Bangladeshi police on Tuesday identified a Canadian and a former military officer as suspected masterminds of a terrorist attack that killed 20 hostages at a café in Dhaka last month.

Bangladesh-born Canadian citizen Tamim Chowdhury and fugitive ex-army Maj. Syed Mohammad Ziaul Haque are suspected leaders of home-grown militant groups, police said in announcing bounties of 2 million taka (U.S. $25,565) on each of their heads.

Both men are wanted in connection with the July 1 attack on the Holey Artisan Bakery café as well as an attack on July 7 that targeted a prayer gathering in northwestern Bangladesh on the Eid-ul-Fitr holiday, and which left four people dead, Bangladesh’s police chief told a news conference in Dhaka.

“During the course of the investigation, we detected mastermind Tamim Chowdhury. He has been leading the new JMB [Jamaat-ul-Mujahideen Bangladesh]. ...We do not know whether he is in Bangladesh or outside the country,” Police Inspector-General A.K.M. Shahidul Hoque told reporters.

Major Haq was dismissed from the army for allegedly organizing an attempted coup, and he now leads Ansarullah Bangla Team, Hoque said. Police earlier had blamed ABT for being behind a spate of killings targeting secular Bangladeshi bloggers since February 2015.

“He is another mastermind,” the police chief said.

Links to IS, al-Qaeda?

According to a report published in Bangladesh’s Daily Star newspaper in early June, the group commanded by Major Haque is aligned with al-Qaeda, while the JMB faction headed by the Canadian Chowdhury is aligned with Islamic State.

For months – and even since the attack on the café, which was claimed by IS – Bangladeshi officials have denied that IS or al-Qaeda have a presence in the country.

However, according to the Daily Star, IS propaganda magazine Dabiq recently published an interview with Chowdhury. Dabiq identified him as Sheikh Abu Ibrahim al-Hanif and described him as the so-called emir, or leader, of IS “soldiers in Bengal,” the Star reported.

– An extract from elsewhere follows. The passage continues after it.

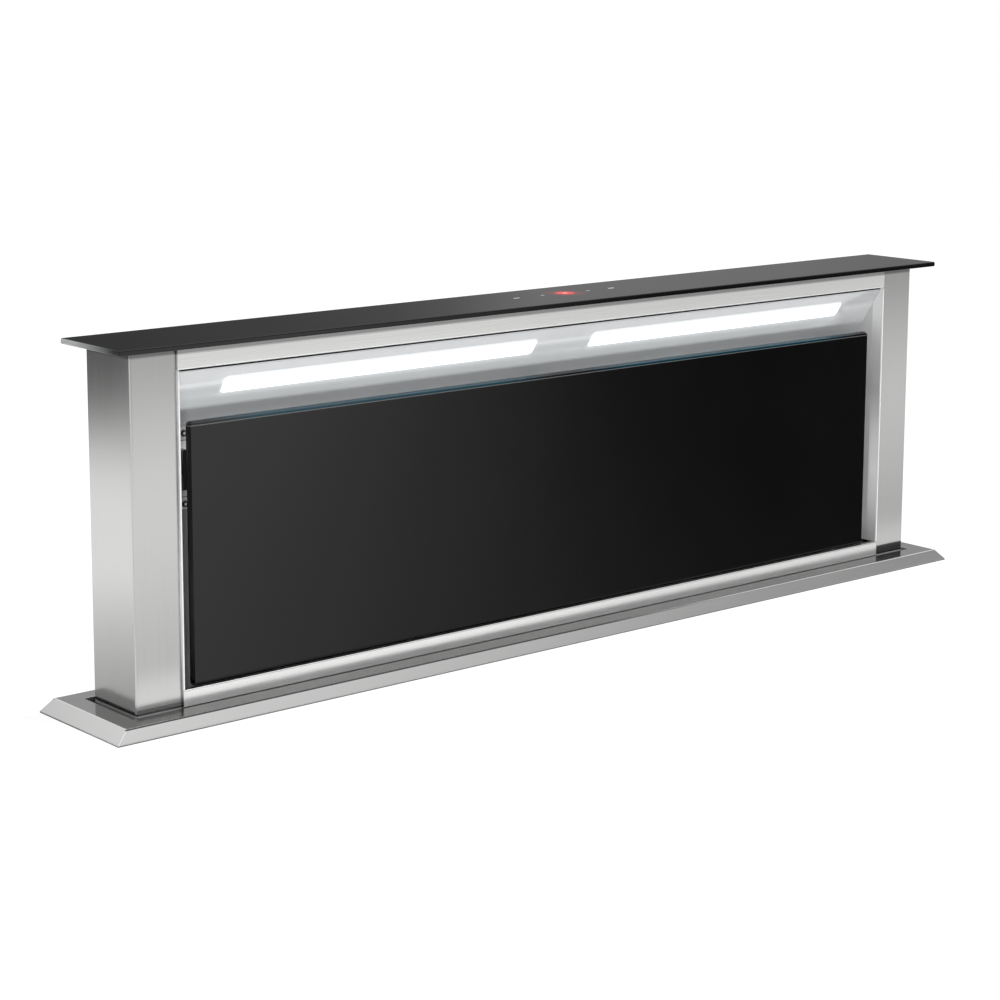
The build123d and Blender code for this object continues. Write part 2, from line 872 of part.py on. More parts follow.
def hinge_bracket():
    """A lug on the filter wall with a round nose for the hinge pin."""
    across = (ear_inner - pin_overlap - hinge_plate, ear_inner - pin_overlap)
    nose = pin_behind_glass - hinge_gap
    lug = rod_x(nose, pin_y, pin_z, across)
    lug += block(across, (pin_y, filter_wall_front), (pin_z - nose, pin_z - nose + hinge_plate_height / 2))
    lug += block(
        across, (pin_y + 2 * nose, filter_wall_front), (pin_z - nose, pin_z - nose + hinge_plate_height)
    )
    return lug - rod_x(pin_radius + running_fit, pin_y, pin_z, (across[0] - past, across[1] + past))


catch_outer = frame_inside - seam
catch_plate_front = filter_wall_front - 2 * cover_sheet
catch_front = catch_plate_front - catch_depth


def catch_bracket():
    """A plate across the side gap, held by a screw at each end."""
    across = (catch_outer - catch_plate_width, catch_outer)
    top = catch_bottom + catch_plate_height
    plate = block(across, (catch_plate_front, catch_plate_front + cover_sheet), (catch_bottom, top))
    pad = block(across, (catch_plate_front, filter_wall_front), (catch_bottom, catch_bottom + catch_tab))
    screws = catch_screw(catch_bottom + catch_tab / 2) + catch_screw(top - catch_tab / 2)
    return plate + pad + screws


def catch_screw(z):
    x = catch_outer - catch_plate_width + catch_screw_inset
    return rod_y(catch_screw_radius, x, z, (catch_plate_front - catch_screw_head, catch_plate_front))


def panel_catch():
    """A black cross of plastic that holds a magnet behind the glass."""
    depth = (catch_front, catch_plate_front)
    bar_x = catch_outer - catch_bar_inset
    bar = block(
        (bar_x - catch_bar_width / 2, bar_x + catch_bar_width / 2),
        depth,
        (catch_middle - catch_bar_height / 2, catch_middle + catch_bar_height / 2),
    )
    arm_end = catch_outer - catch_arm_inset
    arm = block(
        (arm_end - catch_arm_length, arm_end),
        depth,
        (catch_middle - catch_arm_height / 2, catch_middle + catch_arm_height / 2),
    )
    return bar + arm


def striker():
    """A steel stud welded to the carrier, which the magnet draws."""
    x = carrier_side - striker_radius
    return rod_y(striker_radius, x, catch_middle, (panel_back, catch_front - striker_gap))


# ------------------------------------------------------------------- blower
inlet_radius = wheel_eye - inlet_wheel_gap - inlet_sheet
volute_radius = wheel_radius + volute_gap
volute_height = 2 * (duct_radius + duct_plate_height_rim)
volute_depth = 2 * (duct_radius + duct_plate_depth_rim)
volute_front = casing_front - volute_depth
outlet_x = blower_x + volute_length
outlet_y = casing_front - volute_depth / 2
outlet_z = blower_z + volute_height / 2
flap_axis_x = outlet_x + flap_from_plate


def volute_outline():
    """Four tangent arcs that open out step by step into a square outlet."""
    step = (volute_height - volute_radius) / 3
    around = [
        CenterArc((0, 0), volute_radius, 0, -90),
        CenterArc((0, step), volute_radius + step, -90, -90),
        CenterArc((step, step), volute_radius + 2 * step, 180, -90),
        Line((step, volute_height), (volute_length, volute_height)),
        Line((volute_length, volute_height), (volute_length, 0)),
        Line((volute_length, 0), (volute_radius, 0)),
    ]
    return make_face(Curve() + around)


def on_casing_front(outline, start, depth):
    """An outline round the blower's axis, extruded away from the casing's front."""
    plane = Plane(origin=(blower_x, casing_front - start, blower_z), x_dir=(1, 0, 0), z_dir=(0, -1, 0))
    return extrude(plane * outline, depth)


def blower_scroll():
    outline = volute_outline()
    inner = offset(outline, -volute_sheet)
    shell = on_casing_front(outline, 0, volute_depth)
    shell += on_casing_front(offset(outline, volute_flange), 0, volute_sheet)
    beyond = outlet_x + volute_flange + past
    mouth = block(
        (outlet_x - 2 * volute_sheet, beyond),
        (volute_front + volute_sheet, casing_front),
        (blower_z + volute_sheet, blower_z + volute_height - volute_sheet),
    )
    shell -= block(
        (outlet_x, beyond),
        (volute_front, casing_front),
        (blower_z - volute_height, blower_z + 2 * volute_height),
    )
    return shell - on_casing_front(inner, -past, volute_depth - volute_sheet + past) - mouth


def inlet_ring():
    """The bell mouth that leads air from the casing into the wheel."""
    back = casing_inner_front + inlet_sheet
    front = casing_front - inlet_reach
    plate = rod_y(inlet_radius + inlet_flange, blower_x, blower_z, (casing_inner_front, back))
    tube = rod_y(inlet_radius + inlet_sheet, blower_x, blower_z, (front, back))
    return plate + tube - rod_y(inlet_radius, blower_x, blower_z, (front - past, back + past))


def impeller():
    """A drum of leaning blades between a back plate and a ring."""
    blade = Rectangle(2 * (wheel_radius - wheel_eye), blade_thickness)
    middle = (wheel_radius + wheel_eye) / 2
    blades = [
        Rot(0, 0, 360 * turn / blade_count) * Pos(middle, 0, 0) * Rot(0, 0, blade_lean) * blade
        for turn in range(blade_count)
    ]
    start = wheel_front_gap
    rim = Circle(wheel_radius) - Circle(wheel_eye)
    drum = on_casing_front((Sketch() + blades) & rim, start, wheel_width)
    ring = on_casing_front(rim, start, wheel_plate)
    plate = on_casing_front(Circle(wheel_radius), start + wheel_width - wheel_plate, wheel_plate)
    hub = on_casing_front(Circle(hub_radius), start + wheel_width - hub_length, hub_length)
    return drum + ring + plate + hub + motor_shaft()


def motor_shaft():
    """The rotor's shaft, pressed into the hub and turning in the motor's end."""
    start = wheel_front_gap + wheel_width - hub_length - shaft_end
    length = shaft_end + hub_length + motor_wheel_gap + shaft_seat
    return on_casing_front(Circle(shaft_radius), start, length)


def blower_motor():
    start = wheel_front_gap + wheel_width + motor_wheel_gap
    length = volute_depth - volute_sheet - start
    can = on_casing_front(Circle(blower_motor_radius), start, length)
    can = fillet(can.edges().group_by(Axis.Y)[-1], blower_motor_corner)
    rim = Circle(blower_motor_radius + motor_plate_rim)
    plate = on_casing_front(rim, start + length - motor_plate, motor_plate)
    bore = on_casing_front(Circle(shaft_radius + running_fit), start - past, shaft_seat + 2 * past)
    return can + plate - bore


def duct_collar():
    """A plate over the scroll's outlet with a round spigot and a stop ring for the flaps."""
    plate = block(
        (outlet_x, outlet_x + volute_sheet),
        (volute_front, casing_front),
        (blower_z, blower_z + volute_height),
    )
    plate_end = outlet_x + volute_sheet
    stop = outlet_x + flap_from_plate - flap_thickness / 2 - hinge_gap
    collar = plate + rod_x(duct_radius, outlet_y, outlet_z, (outlet_x, plate_end + duct_length))
    collar -= rod_x(duct_radius - duct_sheet, outlet_y, outlet_z, (stop, plate_end + duct_length + past))
    collar -= rod_x(
        duct_radius - duct_sheet - stop_ring, outlet_y, outlet_z, (outlet_x - past, stop + past)
    )
    reach = duct_radius + past
    return collar - rod_z(flap_pin_radius, flap_axis_x, outlet_y, (outlet_z - reach, outlet_z + reach))


inner_start = spring_room / 2
outer_start = inner_start + knuckle_length + knuckle_gap
knuckle_starts = {
    "front": (-outer_start - knuckle_length, inner_start),
    "rear": (-inner_start - knuckle_length, outer_start),
}


def duct_flap(name):
    """A half disc with two knuckles on the shared upright pin."""
    side = -1 if name == "front" else 1
    radius = duct_radius - duct_sheet - flap_clearance
    sheet_x = (flap_axis_x - flap_thickness / 2, flap_axis_x + flap_thickness / 2)
    whole_z = (outlet_z - radius - past, outlet_z + radius + past)
    near = outlet_y + side * flap_root
    far = outlet_y + side * 2 * radius
    half = block((sheet_x[0] - past, sheet_x[1] + past), sorted((near, far)), whole_z)
    flap = rod_x(radius, outlet_y, outlet_z, sheet_x) & half
    for start in knuckle_starts[name]:
        span = (outlet_z + start, outlet_z + start + knuckle_length)
        flap += rod_z(knuckle_radius, flap_axis_x, outlet_y, span)
        flap += block(sheet_x, sorted((outlet_y + side * flap_thickness, near + side * past)), span)
    return flap - rod_z(flap_pin_radius + running_fit, flap_axis_x, outlet_y, whole_z)


def flap_pin():
    return rod_z(flap_pin_radius, flap_axis_x, outlet_y, (outlet_z - duct_radius, outlet_z + duct_radius))


def flap_spring():
    """The torsion spring's coil between the two pairs of knuckles."""
    height = flap_spring_turns * flap_spring_pitch
    path = Helix(flap_spring_pitch, height, flap_spring_radius)
    start = Plane(origin=path @ 0, z_dir=path % 0)
    wire = sweep(start * Circle(flap_spring_wire / 2), path=path)
    return Pos(flap_axis_x, outlet_y, outlet_z - height / 2) * wire


# -------------------------------------------------------------- control box
box_x = box_from_end - casing_side
box_left = box_x - box_width / 2
box_right = box_x + box_width / 2
box_low = box_z - box_height / 2
box_high = box_z + box_height / 2
box_front = casing_front - box_depth
board_back = casing_front - box_sheet - board_height
gland_x = box_left + 3 * gland_radius
gland_y = casing_front - box_depth / 2


def control_box():
    """A tray on the casing's front, with bosses for its board and a hole for the gland."""
    tray = block((box_left, box_right), (box_front, casing_front), (box_low, box_high))
    tray -= block(
        (box_left + box_sheet, box_right - box_sheet),
        (box_front - past, casing_front - box_sheet),
        (box_low + box_sheet, box_high - box_sheet),
    )
    inset = board_margin + boss_radius
    for x in (box_left + inset, box_right - inset):
        for z in (box_low + inset, box_high - inset):
            tray += rod_y(boss_radius, x, z, (board_back, casing_front - box_sheet))
    return tray - rod_z(gland_thread_radius, gland_x, gland_y, (box_low - past, box_low + box_sheet + past))


def control_lid():
    """A lid whose skirt is pushed over the tray."""
    lid = block(
        (box_left - box_sheet, box_right + box_sheet),
        (box_front - box_sheet, box_front + lid_skirt),
        (box_low - box_sheet, box_high + box_sheet),
    )
    lid = fillet(lid.edges().filter_by(Axis.Y), box_sheet)
    skirt = (box_front, box_front + lid_skirt + past)
    return lid - block((box_left, box_right), skirt, (box_low, box_high))


def on_board(size, left, low):
    """A component that stands out from the board."""
    front = board_back - board_thickness
    return block((left, left + size[0]), (front - size[1], front), (low, low + size[2]))


def control_board():
    board = block(
        (box_left + board_margin, box_right - board_margin),
        (board_back - board_thickness, board_back),
        (box_low + board_margin, box_high - board_margin),
    )
    transformer = on_board(transformer_size, box_x - board_part_inset[0] - transformer_size[0], box_z)
    relays = on_board(relay_size, box_x + board_part_inset[1], box_z + board_part_inset[1])
    return board + transformer + relays


def cable_gland():
    """The nut and thread of the gland that the supply lead would pass through."""
    nut = RegularPolygon(gland_radius, 6)
    nut_top = box_low + box_sheet + gland_nut
    thread = rod_z(gland_thread_radius, gland_x, gland_y, (box_low - gland_length / 2, nut_top))
    cap = Pos(gland_x, gland_y, box_low - gland_length) * extrude(nut, gland_length)
    inner = Pos(gland_x, gland_y, box_low + box_sheet) * extrude(nut, gland_nut)
    bore = rod_z(gland_bore, gland_x, gland_y, (box_low - gland_length - past, nut_top + past))
    return thread + cap + inner - bore


# -------------------------------------------------------------- all the nodes
save("worktop_trim", worktop_trim())
save("mount_frame", mount_frame())
save("trim_gaskets", *trim_gaskets())
save("casing_front", casing_front_panel())
save("casing_rear", casing_rear_panel())
save("casing_right", casing_end_panel())
save("casing_left", other_side(casing_end_panel()))
save("casing_floor", casing_floor())
save("sheet_screws", *sheet_screws())
save("support_legs", *both_sides(support_leg()))

save("guide_rails", *both_sides(guide_rail()))
save("slide_blocks", *slide_blocks())
save("lead_screw_left", lead_screw(-1, pulley_bottom))
save("lead_screw_right", lead_screw(1, guard_bottom - shaft_socket))
save("pulley_left", belt_pulley(-1))
save("pulley_right", belt_pulley(1))
save("screw_bearings", *screw_bearings())
save("drive_belt", drive_belt())
save("belt_guard", belt_guard())
save("lift_motor", lift_motor())
save("carriage_beam", carriage_beam())
save("lift_nuts", *lift_nuts())

save("column_right", column())
save("column_left", other_side(column()))
save("rear_cover", rear_cover())
save("top_plate", top_plate())
save("touch_board", touch_board())
save("top_glass", top_glass())
save("fascia", fascia())
save("lower_front_cover", lower_front_cover())
save("frame_sides", *both_sides(frame_side_wall()))
save("light_panel", light_panel())
save("lamp_lens_left", lamp_lens(-1))
save("lamp_lens_right", lamp_lens(1))
save("led_channels", led_channel(-1), led_channel(1))
save("led_boards", led_board(-1), led_board(1))
save("filter_wall", filter_wall())
save("filter_frame_left", other_side(grease_filter()))
save("filter_frame_right", grease_filter())
save("filter_meshes", *both_sides(filter_mesh()))
save("drip_tray", drip_tray())

save("front_glass", front_glass())
save("panel_carrier", panel_carrier())
save("hinge_pins", *both_sides(hinge_pin()))
save("hinge_brackets", *both_sides(hinge_bracket()))
save("catch_brackets", *both_sides(catch_bracket()))
save("panel_catches", *both_sides(panel_catch()))

save("blower_scroll", blower_scroll())
save("inlet_ring", inlet_ring())
save("impeller", impeller())
save("blower_motor", blower_motor())
save("duct_collar", duct_collar())
save("flap_front", duct_flap("front"))
save("flap_rear", duct_flap("rear"))
save("flap_pin", flap_pin())
save("flap_spring", flap_spring())

save("control_box", control_box())
save("control_lid", control_lid())
save("control_board", control_board())
save("cable_gland", cable_gland())
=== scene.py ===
import math

import bmesh
import bpy
from mathutils import Matrix, Vector


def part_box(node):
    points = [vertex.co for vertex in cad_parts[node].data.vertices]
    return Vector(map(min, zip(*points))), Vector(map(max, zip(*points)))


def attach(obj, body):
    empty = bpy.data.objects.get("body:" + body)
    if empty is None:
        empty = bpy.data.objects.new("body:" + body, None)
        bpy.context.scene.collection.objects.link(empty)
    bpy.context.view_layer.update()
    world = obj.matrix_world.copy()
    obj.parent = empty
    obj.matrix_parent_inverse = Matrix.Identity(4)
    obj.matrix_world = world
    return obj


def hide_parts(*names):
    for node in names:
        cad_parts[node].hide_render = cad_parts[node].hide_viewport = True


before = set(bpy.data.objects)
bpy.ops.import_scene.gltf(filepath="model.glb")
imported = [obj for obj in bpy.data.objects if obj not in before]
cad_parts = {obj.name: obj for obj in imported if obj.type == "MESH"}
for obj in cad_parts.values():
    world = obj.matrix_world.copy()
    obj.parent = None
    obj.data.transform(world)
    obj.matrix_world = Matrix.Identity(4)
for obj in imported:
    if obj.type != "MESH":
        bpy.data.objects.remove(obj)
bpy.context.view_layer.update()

# The camera stands at the front left of the raised tower, a little above the glass lid, with the
# long lens and the small lens shift that the photograph was framed with.
lens = bpy.data.cameras.new("photograph")
lens.lens = 89.06
lens.sensor_width = 36.0
lens.shift_y = -0.1
lens.clip_start = 0.01
camera = bpy.data.objects.new("photograph", lens)
camera.location = (-1.33104, -1.51313, 0.54188)
camera.rotation_euler = [math.radians(angle) for angle in (80.1857, -0.2255, -40.1867)]
bpy.context.scene.collection.objects.link(camera)
bpy.context.scene.camera = camera
bpy.context.scene.view_settings.view_transform = "Standard"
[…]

“The militant activities would come down if the two were arrested,” Hoque said.

According to media reports in India, Chowdhury may have fled there.

Chowdhury, 30, was born on July 25, 1986, and entered Bangladesh on Oct. 5, 2013, via Dubai, the inspector-general said.

In June, Amarnath Amarasingam, a post-doctoral fellow at Dalhousie University in Nova Scotia who specializes in counter-terrorism, told the Canadian newspaper National Post that the “wave of sectarian killings in Bangladesh – many of them attributed to a regional franchise of IS,” reportedly was being led by Chowdhury, a former resident of Ontario.

Officials at the Canadian High Commission in Dhaka did not respond to requests for comment from BenarNews.